** What to produce **
Start at the line containing "parts.update(make_frame(shop, sizes))" and stop at the line containing "record = json.load(file)"; copy those lines exactly, both ends included, and no others.

[A block of data]
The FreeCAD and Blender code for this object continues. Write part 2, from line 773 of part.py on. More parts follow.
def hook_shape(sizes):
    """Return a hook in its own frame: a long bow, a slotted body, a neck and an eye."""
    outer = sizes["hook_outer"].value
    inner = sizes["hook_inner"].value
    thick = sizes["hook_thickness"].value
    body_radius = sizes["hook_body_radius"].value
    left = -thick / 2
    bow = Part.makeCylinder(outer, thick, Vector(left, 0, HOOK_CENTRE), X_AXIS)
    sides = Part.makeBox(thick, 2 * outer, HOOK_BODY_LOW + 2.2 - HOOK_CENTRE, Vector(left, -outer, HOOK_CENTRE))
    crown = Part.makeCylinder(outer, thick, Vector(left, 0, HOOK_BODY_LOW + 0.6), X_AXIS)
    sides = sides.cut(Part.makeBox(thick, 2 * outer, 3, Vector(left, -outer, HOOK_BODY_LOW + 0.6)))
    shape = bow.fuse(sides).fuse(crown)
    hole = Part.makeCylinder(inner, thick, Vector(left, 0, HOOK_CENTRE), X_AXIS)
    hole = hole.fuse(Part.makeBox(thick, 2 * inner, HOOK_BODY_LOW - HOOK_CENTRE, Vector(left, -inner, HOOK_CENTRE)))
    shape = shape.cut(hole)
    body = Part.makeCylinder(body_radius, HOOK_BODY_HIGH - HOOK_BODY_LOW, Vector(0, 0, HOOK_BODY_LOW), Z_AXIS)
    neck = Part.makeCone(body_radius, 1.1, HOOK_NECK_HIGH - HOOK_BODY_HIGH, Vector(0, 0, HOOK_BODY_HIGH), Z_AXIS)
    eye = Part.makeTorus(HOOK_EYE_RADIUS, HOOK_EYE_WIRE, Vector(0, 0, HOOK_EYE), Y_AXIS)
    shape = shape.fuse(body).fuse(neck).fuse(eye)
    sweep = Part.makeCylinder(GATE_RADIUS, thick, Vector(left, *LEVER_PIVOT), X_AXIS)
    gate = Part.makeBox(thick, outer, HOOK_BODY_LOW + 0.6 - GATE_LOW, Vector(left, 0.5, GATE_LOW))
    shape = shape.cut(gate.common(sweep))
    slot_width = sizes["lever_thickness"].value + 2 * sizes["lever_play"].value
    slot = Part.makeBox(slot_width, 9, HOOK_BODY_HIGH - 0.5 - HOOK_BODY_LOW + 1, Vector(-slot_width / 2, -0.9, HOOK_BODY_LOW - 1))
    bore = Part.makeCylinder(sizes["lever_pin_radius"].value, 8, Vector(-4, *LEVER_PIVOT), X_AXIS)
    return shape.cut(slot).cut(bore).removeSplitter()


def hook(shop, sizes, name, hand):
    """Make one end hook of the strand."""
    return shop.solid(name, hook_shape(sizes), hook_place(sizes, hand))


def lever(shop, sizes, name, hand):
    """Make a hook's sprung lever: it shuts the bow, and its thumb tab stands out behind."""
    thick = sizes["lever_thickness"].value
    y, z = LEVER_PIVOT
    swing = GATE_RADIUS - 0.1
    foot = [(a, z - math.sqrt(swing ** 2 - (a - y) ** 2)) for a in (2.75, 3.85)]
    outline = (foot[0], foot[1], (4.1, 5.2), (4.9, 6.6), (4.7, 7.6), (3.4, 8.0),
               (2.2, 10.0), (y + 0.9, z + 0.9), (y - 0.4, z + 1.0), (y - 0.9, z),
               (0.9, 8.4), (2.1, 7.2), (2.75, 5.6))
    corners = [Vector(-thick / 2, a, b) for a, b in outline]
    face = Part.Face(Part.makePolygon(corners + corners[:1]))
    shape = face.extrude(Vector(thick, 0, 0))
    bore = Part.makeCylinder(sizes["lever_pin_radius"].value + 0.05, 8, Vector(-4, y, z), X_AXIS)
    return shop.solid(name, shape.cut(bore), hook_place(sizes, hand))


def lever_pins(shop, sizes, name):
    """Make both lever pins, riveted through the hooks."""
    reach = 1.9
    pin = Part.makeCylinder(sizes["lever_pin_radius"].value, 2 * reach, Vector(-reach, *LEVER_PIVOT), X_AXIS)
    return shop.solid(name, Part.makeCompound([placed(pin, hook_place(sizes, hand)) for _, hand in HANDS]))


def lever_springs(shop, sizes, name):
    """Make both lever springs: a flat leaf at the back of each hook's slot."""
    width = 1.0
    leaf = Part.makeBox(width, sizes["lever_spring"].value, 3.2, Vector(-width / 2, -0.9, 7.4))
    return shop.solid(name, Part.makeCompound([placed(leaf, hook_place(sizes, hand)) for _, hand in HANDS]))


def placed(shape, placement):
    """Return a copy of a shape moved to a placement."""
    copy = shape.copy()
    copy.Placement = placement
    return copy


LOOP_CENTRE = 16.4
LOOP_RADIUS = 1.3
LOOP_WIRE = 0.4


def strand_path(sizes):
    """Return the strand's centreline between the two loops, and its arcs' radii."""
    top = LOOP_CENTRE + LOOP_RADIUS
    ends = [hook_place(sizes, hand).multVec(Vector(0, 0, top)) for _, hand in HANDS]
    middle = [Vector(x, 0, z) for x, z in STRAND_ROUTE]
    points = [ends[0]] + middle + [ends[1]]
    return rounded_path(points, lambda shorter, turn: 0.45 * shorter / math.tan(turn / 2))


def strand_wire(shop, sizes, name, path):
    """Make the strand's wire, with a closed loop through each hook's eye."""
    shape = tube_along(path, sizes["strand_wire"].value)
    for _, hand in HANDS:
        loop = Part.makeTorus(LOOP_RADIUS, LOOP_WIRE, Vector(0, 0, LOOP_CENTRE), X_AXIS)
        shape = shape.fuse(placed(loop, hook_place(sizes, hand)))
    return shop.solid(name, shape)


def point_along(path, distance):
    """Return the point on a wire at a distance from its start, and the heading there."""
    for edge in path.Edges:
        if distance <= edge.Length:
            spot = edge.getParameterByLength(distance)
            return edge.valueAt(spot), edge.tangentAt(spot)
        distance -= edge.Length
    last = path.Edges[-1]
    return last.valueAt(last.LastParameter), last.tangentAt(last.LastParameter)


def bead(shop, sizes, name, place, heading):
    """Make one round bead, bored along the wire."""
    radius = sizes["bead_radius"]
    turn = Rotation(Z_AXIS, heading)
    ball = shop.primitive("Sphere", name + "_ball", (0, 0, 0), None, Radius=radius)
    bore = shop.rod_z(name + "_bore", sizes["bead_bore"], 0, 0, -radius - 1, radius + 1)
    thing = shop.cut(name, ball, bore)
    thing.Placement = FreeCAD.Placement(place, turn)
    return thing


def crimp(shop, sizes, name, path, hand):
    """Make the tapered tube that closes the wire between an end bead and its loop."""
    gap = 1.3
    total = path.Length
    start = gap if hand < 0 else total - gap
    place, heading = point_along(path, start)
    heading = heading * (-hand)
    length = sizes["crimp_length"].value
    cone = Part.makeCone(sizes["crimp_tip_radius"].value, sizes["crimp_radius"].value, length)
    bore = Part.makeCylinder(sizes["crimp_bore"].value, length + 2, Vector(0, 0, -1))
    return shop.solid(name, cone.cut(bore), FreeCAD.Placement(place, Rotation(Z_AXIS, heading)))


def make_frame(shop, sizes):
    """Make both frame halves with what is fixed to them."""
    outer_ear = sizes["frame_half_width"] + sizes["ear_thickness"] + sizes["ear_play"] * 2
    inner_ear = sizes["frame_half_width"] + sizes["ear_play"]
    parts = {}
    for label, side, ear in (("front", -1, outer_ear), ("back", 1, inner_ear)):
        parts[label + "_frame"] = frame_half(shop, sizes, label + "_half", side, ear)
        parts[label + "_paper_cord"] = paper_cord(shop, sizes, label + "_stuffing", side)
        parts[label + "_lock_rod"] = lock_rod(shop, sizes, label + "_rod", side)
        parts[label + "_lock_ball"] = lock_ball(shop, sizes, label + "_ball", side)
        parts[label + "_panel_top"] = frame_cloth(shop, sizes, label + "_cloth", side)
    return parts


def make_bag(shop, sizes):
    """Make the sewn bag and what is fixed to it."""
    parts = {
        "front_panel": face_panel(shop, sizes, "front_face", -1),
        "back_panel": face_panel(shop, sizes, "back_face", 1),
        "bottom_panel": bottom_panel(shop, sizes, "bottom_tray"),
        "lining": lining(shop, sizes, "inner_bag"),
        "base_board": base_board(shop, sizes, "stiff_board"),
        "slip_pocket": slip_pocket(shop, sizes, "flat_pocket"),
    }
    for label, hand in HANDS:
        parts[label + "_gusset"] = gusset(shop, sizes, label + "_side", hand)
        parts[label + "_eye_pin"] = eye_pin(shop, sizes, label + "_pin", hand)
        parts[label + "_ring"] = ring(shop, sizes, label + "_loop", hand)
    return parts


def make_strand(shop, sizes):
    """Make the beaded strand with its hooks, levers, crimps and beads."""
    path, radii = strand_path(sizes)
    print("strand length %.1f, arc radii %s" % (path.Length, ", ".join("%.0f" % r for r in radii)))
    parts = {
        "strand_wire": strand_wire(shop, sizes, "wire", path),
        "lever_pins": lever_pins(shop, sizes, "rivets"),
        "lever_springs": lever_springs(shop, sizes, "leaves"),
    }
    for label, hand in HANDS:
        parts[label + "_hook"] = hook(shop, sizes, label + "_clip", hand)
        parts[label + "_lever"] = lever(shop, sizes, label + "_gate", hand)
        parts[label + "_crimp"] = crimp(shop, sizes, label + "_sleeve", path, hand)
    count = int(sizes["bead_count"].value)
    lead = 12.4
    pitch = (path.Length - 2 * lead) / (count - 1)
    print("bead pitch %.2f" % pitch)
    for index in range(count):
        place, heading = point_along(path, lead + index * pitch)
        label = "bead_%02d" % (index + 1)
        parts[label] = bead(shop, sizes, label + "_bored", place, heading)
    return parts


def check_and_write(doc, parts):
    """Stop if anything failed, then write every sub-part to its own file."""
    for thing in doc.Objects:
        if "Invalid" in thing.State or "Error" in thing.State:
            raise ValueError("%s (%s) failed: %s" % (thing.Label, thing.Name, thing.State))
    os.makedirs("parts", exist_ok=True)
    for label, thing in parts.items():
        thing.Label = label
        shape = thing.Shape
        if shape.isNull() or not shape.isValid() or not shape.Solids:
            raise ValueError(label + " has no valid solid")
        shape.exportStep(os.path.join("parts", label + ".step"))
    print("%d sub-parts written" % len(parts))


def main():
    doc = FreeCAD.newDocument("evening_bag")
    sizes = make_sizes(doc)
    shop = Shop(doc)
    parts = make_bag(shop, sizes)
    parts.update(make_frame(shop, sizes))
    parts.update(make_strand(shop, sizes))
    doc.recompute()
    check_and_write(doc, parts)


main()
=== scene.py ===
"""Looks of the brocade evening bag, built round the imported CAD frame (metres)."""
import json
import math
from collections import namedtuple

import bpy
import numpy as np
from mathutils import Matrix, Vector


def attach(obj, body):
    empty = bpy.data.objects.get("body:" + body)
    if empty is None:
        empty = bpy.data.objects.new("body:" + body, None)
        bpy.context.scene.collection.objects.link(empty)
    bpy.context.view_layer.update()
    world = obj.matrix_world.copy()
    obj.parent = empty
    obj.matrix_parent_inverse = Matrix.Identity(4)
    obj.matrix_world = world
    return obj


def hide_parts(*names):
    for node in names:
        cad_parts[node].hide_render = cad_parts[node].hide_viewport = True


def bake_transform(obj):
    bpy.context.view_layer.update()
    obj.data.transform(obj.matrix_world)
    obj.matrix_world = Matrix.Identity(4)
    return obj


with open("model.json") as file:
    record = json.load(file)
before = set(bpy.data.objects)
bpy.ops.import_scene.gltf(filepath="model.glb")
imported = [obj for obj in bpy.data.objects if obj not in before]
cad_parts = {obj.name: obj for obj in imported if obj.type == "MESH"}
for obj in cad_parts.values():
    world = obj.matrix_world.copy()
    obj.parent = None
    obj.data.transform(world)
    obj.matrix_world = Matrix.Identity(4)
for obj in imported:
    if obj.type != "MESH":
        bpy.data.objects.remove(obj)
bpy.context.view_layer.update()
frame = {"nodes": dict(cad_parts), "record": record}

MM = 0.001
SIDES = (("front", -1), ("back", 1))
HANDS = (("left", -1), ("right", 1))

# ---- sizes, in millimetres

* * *

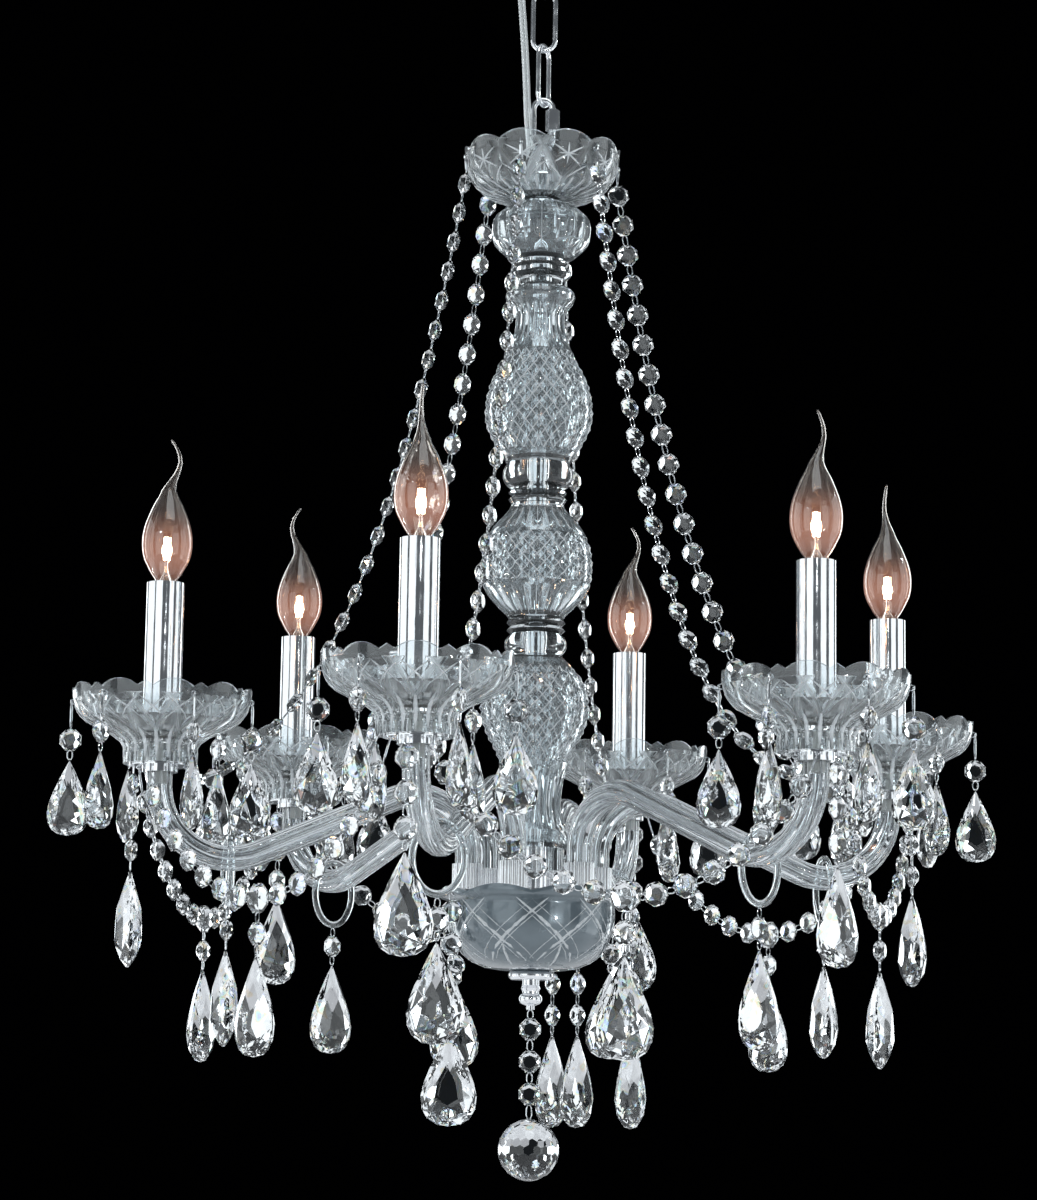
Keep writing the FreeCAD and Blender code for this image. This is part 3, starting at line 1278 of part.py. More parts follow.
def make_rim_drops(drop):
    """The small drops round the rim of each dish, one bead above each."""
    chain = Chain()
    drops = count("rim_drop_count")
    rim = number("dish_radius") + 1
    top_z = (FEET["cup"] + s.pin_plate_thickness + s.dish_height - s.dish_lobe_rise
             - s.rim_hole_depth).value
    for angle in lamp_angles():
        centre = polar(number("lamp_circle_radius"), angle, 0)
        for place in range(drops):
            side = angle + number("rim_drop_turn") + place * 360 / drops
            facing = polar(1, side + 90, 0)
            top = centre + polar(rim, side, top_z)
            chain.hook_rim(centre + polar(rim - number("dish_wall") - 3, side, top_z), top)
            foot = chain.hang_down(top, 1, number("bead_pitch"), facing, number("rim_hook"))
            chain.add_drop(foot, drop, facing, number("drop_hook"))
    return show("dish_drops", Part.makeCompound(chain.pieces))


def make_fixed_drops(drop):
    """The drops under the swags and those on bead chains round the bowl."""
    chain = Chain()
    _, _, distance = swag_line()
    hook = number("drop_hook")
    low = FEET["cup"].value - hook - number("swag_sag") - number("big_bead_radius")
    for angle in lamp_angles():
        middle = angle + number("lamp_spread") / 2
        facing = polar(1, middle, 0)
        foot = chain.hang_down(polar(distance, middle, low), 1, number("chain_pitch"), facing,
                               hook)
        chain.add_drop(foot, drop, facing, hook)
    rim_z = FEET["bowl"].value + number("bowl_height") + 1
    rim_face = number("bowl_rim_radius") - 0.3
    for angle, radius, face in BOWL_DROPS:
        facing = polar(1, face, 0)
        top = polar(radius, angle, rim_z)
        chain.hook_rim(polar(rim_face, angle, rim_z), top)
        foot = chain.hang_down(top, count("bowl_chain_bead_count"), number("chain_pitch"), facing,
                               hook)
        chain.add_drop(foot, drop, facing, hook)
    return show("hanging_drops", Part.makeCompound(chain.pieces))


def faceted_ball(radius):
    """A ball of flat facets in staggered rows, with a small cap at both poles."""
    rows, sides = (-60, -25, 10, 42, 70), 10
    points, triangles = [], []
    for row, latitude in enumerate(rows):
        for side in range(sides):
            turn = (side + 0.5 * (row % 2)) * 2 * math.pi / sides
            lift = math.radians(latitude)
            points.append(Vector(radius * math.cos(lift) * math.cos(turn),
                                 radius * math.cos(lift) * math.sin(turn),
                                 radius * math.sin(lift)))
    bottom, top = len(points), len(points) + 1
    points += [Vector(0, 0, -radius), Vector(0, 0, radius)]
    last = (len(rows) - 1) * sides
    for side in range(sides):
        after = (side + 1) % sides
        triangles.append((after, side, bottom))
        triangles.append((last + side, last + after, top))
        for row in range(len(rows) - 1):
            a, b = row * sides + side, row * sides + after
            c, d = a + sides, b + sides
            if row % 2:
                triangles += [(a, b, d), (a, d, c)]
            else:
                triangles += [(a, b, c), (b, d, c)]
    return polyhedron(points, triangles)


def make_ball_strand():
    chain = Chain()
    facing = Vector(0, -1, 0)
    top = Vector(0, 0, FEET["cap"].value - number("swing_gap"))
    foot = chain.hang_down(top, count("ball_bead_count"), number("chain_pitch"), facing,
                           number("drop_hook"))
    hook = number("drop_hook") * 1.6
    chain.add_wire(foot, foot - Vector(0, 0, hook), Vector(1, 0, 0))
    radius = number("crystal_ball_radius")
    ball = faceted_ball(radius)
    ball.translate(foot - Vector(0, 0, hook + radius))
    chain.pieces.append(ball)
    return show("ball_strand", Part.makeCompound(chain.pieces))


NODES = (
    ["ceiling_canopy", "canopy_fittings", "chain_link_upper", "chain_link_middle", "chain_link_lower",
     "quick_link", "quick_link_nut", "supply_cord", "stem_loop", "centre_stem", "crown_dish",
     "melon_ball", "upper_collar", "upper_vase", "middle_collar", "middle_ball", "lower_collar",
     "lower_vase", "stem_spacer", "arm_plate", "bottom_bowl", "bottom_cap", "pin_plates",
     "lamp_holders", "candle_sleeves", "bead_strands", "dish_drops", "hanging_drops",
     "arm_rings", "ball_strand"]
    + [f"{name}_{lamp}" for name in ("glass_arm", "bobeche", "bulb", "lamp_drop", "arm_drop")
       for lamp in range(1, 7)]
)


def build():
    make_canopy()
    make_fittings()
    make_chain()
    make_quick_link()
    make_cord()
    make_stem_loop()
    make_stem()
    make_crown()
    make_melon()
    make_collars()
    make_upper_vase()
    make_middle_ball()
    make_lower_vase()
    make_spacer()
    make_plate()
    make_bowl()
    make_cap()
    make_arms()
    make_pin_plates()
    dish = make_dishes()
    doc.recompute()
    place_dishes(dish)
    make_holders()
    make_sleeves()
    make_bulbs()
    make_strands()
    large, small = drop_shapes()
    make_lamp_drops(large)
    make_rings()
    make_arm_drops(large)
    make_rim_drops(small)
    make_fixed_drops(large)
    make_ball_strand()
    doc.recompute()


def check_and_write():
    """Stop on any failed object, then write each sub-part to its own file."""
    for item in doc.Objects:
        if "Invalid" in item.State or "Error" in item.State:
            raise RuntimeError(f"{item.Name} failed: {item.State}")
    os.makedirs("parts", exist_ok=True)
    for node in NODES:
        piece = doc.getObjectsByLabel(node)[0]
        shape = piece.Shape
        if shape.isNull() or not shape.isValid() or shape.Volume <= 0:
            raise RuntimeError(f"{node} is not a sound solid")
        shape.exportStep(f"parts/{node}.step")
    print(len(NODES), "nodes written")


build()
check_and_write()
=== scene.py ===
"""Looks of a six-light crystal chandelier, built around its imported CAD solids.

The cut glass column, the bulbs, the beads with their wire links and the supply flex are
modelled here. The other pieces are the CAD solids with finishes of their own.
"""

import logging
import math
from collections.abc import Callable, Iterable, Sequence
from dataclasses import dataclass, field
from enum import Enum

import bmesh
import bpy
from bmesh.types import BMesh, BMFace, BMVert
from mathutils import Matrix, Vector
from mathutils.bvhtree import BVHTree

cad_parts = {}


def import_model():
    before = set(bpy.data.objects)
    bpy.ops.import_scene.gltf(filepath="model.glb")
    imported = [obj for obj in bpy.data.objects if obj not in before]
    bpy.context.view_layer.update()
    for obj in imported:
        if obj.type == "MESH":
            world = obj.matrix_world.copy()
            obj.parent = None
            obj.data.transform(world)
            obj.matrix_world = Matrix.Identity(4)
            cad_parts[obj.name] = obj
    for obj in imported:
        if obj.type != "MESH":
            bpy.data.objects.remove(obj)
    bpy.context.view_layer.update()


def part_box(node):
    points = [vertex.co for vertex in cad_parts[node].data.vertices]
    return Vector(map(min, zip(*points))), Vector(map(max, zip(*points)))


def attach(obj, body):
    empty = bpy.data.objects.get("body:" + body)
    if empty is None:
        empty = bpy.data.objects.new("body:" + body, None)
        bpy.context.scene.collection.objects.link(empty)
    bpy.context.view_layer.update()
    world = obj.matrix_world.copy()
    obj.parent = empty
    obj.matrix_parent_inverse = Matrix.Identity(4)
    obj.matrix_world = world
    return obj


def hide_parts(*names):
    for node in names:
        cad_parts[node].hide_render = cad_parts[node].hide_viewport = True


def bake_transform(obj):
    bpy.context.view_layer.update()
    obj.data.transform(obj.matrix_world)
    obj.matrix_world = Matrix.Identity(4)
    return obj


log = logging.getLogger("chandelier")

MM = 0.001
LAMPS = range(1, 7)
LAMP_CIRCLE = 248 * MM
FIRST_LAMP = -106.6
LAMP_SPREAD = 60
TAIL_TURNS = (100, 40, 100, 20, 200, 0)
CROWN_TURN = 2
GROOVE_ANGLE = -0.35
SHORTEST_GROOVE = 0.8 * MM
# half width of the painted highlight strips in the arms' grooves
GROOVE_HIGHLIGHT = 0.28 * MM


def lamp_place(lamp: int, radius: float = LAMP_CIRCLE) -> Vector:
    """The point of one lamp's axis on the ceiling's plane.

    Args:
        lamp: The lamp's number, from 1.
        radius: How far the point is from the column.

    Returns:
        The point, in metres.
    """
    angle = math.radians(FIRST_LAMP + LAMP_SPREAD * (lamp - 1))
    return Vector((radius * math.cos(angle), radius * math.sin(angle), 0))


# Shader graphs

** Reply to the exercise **
    parts.update(make_frame(shop, sizes))
    parts.update(make_strand(shop, sizes))
    doc.recompute()
    check_and_write(doc, parts)


main()
=== scene.py ===
"""Looks of the brocade evening bag, built round the imported CAD frame (metres)."""
import json
import math
from collections import namedtuple

import bpy
import numpy as np
from mathutils import Matrix, Vector


def attach(obj, body):
    empty = bpy.data.objects.get("body:" + body)
    if empty is None:
        empty = bpy.data.objects.new("body:" + body, None)
        bpy.context.scene.collection.objects.link(empty)
    bpy.context.view_layer.update()
    world = obj.matrix_world.copy()
    obj.parent = empty
    obj.matrix_parent_inverse = Matrix.Identity(4)
    obj.matrix_world = world
    return obj


def hide_parts(*names):
    for node in names:
        cad_parts[node].hide_render = cad_parts[node].hide_viewport = True


def bake_transform(obj):
    bpy.context.view_layer.update()
    obj.data.transform(obj.matrix_world)
    obj.matrix_world = Matrix.Identity(4)
    return obj


with open("model.json") as file:
    record = json.load(file)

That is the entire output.